[Written problem] Produce word for word the lines of the data below running from the one that has "before = set(bpy.data.objects)" to the one that has "bpy.context.view_layer.update()", inclusive, and no others.

[Data excerpts]
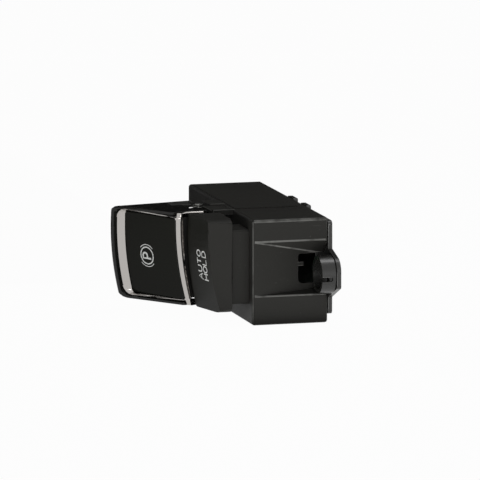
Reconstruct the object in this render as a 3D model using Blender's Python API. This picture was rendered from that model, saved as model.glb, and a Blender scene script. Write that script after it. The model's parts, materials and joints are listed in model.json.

...

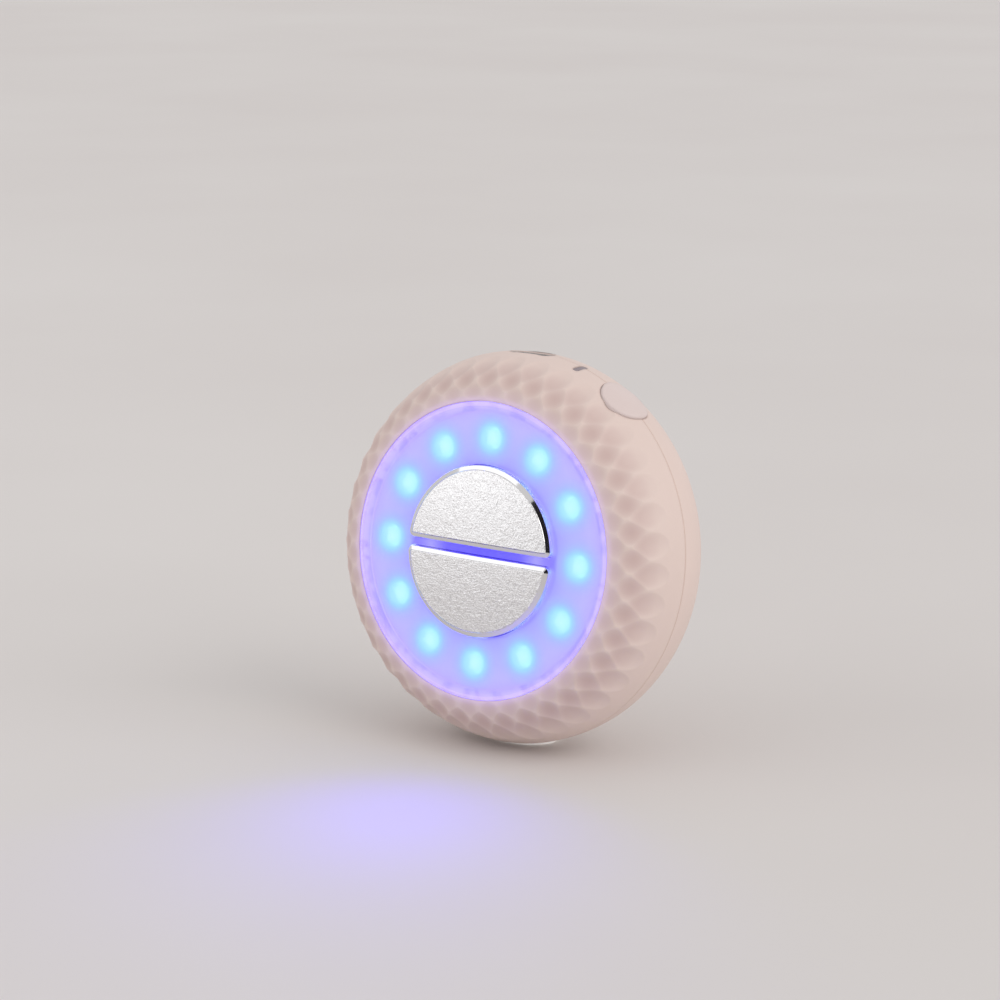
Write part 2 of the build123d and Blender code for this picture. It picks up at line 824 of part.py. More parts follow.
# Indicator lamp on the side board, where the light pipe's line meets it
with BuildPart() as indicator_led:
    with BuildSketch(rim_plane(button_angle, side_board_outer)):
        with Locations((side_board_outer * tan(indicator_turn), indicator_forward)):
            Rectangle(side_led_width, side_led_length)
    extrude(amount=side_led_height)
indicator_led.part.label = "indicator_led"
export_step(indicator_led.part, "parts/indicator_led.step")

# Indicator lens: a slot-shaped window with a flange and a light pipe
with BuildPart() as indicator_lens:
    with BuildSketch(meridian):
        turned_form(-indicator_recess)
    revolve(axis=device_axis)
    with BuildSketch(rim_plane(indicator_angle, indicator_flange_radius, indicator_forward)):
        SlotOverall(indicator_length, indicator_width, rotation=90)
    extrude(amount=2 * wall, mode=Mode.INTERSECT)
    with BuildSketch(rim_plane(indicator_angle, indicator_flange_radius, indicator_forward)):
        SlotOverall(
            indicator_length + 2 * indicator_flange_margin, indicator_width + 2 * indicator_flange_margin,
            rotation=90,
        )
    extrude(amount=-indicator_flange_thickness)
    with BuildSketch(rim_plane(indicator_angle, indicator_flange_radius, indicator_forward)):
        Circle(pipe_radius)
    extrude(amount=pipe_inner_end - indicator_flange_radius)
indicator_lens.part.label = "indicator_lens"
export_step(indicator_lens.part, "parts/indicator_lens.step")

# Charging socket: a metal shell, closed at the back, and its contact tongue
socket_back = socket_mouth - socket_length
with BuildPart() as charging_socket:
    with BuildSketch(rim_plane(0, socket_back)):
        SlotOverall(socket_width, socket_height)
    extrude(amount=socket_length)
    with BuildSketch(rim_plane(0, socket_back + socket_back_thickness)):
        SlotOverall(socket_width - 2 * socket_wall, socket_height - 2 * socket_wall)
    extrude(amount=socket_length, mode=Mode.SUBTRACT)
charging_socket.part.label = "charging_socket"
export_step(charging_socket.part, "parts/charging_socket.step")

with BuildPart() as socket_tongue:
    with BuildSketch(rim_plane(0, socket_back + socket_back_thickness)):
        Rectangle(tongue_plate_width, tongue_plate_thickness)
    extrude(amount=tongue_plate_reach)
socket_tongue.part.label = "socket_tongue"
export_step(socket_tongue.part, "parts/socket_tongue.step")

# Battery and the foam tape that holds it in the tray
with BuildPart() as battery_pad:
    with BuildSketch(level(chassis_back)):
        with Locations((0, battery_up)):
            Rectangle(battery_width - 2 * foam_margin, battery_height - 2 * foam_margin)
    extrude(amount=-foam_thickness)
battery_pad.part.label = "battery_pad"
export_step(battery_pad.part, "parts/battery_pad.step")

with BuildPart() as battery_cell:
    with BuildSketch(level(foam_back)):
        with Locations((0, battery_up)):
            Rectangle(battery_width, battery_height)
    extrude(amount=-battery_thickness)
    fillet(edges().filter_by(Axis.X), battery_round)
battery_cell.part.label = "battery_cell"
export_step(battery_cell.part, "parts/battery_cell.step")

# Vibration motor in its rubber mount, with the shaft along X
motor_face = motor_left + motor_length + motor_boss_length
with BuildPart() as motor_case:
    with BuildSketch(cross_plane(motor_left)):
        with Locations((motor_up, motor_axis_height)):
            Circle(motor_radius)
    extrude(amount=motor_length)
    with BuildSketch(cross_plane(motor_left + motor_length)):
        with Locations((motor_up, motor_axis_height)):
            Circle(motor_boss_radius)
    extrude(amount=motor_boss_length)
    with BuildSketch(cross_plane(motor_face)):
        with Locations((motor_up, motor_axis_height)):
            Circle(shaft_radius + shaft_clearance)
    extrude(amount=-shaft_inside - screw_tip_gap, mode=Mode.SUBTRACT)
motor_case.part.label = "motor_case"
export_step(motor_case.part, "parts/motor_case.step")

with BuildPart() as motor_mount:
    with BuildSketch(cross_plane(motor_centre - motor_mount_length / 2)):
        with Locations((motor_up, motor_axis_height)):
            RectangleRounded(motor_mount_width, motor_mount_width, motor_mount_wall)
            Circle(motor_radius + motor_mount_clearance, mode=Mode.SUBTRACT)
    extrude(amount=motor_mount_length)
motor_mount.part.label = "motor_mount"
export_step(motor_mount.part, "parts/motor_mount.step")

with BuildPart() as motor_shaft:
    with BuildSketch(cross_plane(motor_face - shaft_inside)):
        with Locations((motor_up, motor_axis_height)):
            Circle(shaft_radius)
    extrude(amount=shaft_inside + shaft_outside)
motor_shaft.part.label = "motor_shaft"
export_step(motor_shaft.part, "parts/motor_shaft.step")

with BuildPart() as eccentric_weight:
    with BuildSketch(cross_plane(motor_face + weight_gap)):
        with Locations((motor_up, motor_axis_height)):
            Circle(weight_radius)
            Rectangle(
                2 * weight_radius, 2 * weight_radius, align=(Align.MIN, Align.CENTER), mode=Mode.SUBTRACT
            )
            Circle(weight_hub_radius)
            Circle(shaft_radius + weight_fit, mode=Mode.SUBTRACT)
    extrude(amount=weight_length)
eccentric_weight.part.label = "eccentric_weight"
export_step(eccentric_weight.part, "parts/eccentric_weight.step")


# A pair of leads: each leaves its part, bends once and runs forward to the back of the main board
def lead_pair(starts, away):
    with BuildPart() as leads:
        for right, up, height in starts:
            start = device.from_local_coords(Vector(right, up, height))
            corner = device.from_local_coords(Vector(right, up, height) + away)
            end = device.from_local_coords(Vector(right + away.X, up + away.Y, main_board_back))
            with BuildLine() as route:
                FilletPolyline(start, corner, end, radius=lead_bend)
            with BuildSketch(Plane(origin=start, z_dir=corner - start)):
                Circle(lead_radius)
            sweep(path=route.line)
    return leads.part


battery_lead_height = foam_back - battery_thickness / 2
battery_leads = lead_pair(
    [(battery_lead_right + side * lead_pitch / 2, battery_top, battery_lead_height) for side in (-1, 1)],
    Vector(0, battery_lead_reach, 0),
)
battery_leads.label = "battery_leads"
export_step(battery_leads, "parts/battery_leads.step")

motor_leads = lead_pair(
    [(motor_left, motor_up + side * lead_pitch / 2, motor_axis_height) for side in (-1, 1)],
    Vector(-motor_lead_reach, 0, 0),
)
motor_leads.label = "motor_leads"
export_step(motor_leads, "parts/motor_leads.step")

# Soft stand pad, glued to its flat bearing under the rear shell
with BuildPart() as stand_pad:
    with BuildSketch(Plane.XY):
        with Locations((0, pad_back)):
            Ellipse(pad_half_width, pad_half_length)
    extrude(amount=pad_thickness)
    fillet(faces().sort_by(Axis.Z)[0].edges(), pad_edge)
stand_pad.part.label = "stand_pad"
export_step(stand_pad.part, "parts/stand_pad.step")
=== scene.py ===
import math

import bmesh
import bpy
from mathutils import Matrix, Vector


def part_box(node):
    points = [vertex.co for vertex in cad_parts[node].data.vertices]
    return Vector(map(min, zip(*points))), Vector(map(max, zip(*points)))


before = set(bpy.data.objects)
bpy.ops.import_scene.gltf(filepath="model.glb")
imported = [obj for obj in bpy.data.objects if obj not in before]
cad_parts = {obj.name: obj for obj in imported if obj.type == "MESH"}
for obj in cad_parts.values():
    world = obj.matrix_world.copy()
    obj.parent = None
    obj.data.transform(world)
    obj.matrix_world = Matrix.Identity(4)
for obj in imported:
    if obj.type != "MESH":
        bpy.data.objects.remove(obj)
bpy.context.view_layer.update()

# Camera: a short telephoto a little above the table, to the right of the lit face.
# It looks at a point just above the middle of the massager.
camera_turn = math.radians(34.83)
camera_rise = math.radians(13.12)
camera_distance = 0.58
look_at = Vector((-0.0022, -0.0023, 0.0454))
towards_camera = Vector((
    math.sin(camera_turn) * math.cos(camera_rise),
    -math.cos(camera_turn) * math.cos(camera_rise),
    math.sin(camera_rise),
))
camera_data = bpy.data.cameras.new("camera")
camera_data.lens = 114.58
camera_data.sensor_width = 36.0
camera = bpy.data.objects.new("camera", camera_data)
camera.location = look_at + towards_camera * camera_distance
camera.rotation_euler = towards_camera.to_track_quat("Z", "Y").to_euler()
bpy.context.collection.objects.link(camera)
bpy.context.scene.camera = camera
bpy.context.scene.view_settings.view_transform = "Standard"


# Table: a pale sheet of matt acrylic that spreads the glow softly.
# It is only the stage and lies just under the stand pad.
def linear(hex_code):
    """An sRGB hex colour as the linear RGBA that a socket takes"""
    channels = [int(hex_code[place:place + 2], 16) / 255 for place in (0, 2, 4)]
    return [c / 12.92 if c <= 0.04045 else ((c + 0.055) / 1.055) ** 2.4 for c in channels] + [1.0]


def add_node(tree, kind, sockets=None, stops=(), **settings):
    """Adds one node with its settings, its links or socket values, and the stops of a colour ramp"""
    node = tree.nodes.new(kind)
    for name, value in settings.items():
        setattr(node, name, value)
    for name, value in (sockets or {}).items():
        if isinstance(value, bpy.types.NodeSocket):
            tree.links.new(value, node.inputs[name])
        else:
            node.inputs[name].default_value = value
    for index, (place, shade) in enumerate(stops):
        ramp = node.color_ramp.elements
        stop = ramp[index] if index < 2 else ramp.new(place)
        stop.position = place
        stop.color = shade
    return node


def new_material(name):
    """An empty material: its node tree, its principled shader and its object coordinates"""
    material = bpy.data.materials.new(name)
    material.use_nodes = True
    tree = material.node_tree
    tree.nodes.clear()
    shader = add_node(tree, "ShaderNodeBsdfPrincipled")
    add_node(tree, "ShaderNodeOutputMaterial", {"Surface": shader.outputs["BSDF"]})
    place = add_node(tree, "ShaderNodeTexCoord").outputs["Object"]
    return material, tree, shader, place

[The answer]
before = set(bpy.data.objects)
bpy.ops.import_scene.gltf(filepath="model.glb")
imported = [obj for obj in bpy.data.objects if obj not in before]
cad_parts = {obj.name: obj for obj in imported if obj.type == "MESH"}
for obj in cad_parts.values():
    world = obj.matrix_world.copy()
    obj.parent = None
    obj.data.transform(world)
    obj.matrix_world = Matrix.Identity(4)
for obj in imported:
    if obj.type != "MESH":
        bpy.data.objects.remove(obj)
bpy.context.view_layer.update()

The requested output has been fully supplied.